First of all, the context of abstract elementary classes (AECs) is a generalization of the context of model theory of first-order logic. For any first-order theory $T$, we can let $K$ be the class of models of $T$, and let $\preceq$ be the elementary substructure relation between models of $T$. Then $(K,\preceq)$ is an AEC. [Thus the name: $(K,\preceq)$ is an elementary class, and the axioms of AECs are intended to abstract the properties of elementary classes].
For the rest of the answer, let's fix the first-order theory $T$, and the corresponding elementary class $(K,\preceq)$ as above.
Next, I'll explain how the notion of Galois type from AECs is a generalization of the notion of type (over a model) from model theory. Let $M\models T$. Let's write $S(M)$ for the set of first-order complete types over $M$ and $gS(M)$ for the set of Galois types over $M$ in $(K,\preceq)$. We'd like to establish a bijection between $S(M)$ and $gS(M)$. Let $p\in gS(M)$. Then $p$ is the $E_{K,\preceq}$ equivalence class of some triple $(M,N,a)$ where $M\preceq N$ and $a$ is a tuple from $N$. We map $p$ to $\text{tp}_N(a/M)\in S(M)$, the complete first-order type of $a$ over $M$ in the model $N$.
- To check the map is well-defined, it suffices to show that if $(M,N,a)E^*_{K,\preceq}(M',N',a')$, then $\text{tp}_N(a/M) = \text{tp}_{N'}(a'/M')$, since the equivalence relation $E_{K,\preceq}$ is the transitive closure of $E^*_{K,\preceq}$. By definition, if $(M,N,a)E^*_{K,\preceq}(M',N',a')$, then $M = M'$ and there exists $N''$ with $N'\preceq N''$ and an elementary embedding $f\colon N\to N''$ which fixes $M$ pointwise and has $f(a) = a'$. But then $$\text{tp}_{N}(a/M) = \text{tp}_{N''}(f(a)/M) = \text{tp}_{N'}(a'/M').$$
- The fact that the map is injective is a consequence of a standard amalgamation result in model theory (see Theorem 6.4.1 in Hodges). If $\text{tp}_N(a/M) = \text{tp}_{N'}(a'/M)$, then there is an elementary extension $N'\preceq N''$ and an elementary embedding $f\colon N\to N''$ which fixes $M$ pointwise and has $f(a) = a'$. This exactly says that $(M,N,a)E^*_{K,\leq} (M,N',a')$, so the $E_{K,\leq}$-equivalence classes of $(M,N,a)$ and $(M,N',a')$ are equal.

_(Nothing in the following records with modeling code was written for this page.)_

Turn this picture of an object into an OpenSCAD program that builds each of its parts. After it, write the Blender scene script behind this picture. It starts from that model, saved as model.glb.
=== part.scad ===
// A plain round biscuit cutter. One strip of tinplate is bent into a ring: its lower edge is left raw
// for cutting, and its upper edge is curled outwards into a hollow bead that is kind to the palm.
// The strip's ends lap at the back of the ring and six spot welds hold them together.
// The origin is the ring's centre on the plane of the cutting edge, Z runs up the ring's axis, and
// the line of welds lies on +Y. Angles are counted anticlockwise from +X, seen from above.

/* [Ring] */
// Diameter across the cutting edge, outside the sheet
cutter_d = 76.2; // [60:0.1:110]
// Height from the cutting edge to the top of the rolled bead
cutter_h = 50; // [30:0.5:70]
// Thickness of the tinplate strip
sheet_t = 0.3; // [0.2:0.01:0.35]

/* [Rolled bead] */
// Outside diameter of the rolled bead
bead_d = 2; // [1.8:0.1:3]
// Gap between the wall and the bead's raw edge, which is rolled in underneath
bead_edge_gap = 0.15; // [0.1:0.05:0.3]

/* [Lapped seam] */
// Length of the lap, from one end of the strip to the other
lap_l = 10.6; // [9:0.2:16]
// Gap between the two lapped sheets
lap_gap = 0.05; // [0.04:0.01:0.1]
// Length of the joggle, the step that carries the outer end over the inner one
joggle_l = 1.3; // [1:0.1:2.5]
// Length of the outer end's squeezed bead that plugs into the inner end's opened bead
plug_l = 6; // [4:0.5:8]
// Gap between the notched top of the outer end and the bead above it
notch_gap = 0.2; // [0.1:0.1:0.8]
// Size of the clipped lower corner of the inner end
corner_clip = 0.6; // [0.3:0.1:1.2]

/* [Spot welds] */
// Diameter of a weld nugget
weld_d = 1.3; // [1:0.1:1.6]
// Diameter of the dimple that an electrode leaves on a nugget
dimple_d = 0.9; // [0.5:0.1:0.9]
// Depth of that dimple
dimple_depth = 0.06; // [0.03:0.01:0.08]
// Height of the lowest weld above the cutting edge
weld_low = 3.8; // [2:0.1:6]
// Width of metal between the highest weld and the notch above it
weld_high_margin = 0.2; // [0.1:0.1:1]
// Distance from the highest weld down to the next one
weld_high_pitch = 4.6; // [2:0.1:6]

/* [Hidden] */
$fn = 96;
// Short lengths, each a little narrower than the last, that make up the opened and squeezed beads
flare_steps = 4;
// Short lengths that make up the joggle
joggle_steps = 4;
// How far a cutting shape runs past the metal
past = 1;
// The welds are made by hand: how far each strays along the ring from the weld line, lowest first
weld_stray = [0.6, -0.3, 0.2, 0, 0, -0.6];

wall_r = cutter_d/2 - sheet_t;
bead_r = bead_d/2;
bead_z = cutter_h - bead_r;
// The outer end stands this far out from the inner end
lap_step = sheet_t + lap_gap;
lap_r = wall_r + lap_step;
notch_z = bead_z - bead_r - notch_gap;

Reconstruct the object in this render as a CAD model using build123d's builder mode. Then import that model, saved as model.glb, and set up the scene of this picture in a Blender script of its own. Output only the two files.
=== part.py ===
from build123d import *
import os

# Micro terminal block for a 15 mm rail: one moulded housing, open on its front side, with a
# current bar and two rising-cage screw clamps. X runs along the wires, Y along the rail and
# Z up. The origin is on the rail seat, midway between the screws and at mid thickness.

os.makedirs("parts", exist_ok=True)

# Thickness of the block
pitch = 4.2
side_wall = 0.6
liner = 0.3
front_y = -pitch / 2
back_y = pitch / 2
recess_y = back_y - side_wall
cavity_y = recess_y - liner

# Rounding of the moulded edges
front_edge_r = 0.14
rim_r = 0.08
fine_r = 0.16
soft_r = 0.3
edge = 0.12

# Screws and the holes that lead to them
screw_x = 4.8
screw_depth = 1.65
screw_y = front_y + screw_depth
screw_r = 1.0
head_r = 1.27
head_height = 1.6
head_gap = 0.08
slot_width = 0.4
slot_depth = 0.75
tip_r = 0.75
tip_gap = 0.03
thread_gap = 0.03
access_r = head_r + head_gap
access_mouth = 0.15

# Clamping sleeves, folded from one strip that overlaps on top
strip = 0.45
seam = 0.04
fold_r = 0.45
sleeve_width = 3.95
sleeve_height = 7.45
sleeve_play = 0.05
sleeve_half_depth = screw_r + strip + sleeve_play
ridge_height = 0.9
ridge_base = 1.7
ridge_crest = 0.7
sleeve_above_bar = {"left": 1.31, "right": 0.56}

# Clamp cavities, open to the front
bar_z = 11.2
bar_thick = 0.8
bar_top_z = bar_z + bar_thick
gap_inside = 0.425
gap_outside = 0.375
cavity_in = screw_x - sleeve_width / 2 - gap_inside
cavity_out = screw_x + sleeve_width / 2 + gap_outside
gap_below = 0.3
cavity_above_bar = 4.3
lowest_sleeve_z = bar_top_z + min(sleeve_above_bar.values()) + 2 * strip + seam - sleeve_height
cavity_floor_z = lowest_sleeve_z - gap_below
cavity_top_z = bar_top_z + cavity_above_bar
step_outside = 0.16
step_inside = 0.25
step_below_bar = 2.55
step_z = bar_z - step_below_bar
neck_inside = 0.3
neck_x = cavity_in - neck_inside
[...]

- The map is surjective, because for any complete first-order type $q(x)\in S(M)$, $q(x)$ is realized by some tuple $a$ in some elementary extension $M\preceq N$. Then $q(x)$ is the image of the equivalence class of the triple $(M,N,a)$.
Ok, so when we're working with an elementary class, a Galois type over a model $M$ is essentially the same thing as a complete first-order type over $M$.
Finally, we want to see that the notion of saturation as defined by Jarden-Shelah is a generalization of the notion of saturation in model theory. In your quoted passage, Jarden-Shelah define what it means for $M$ to be "saturated in $\lambda^+$ over $\lambda$". I claim that when we're working with an elementary class, $M$ is saturated in $\lambda^+$ over $\lambda$ if and only if $M$ has cardinality $\lambda^+$ and is saturated (i.e. $\lambda^+$-saturated).
One direction is trivial: If $M$ has cardinality $\lambda^+$ and is $\lambda^+$-saturated, then for any model $N\preceq M$ with $|N| = \lambda$, every complete $n$-type over $N$ is realized in $M$ by saturation (i.e. $M$ is full over $N$), so $M$ is saturated in $\lambda^+$ over $\lambda$.
In the other direction, suppose $M$ is saturated in $\lambda^+$ over $\lambda$. Let $X\subseteq M$ with $|X| <\lambda^+$, and let $p(x)\in S(X)$ be a complete type over $X$. By Löwenheim-Skolem, we can pick an elementary substructure $N\preceq M$ with $X\subseteq N$ and $|N| = \lambda$. Let $p'(x)\in S(N)$ be any extension of $p(x)$ to a complete type over $N$. Since $M$ realizes every type in $S(N)$, $p'(x)$ is realized in $M$, and hence so is $p(x)$. So $M$ is $\lambda^+$-saturated.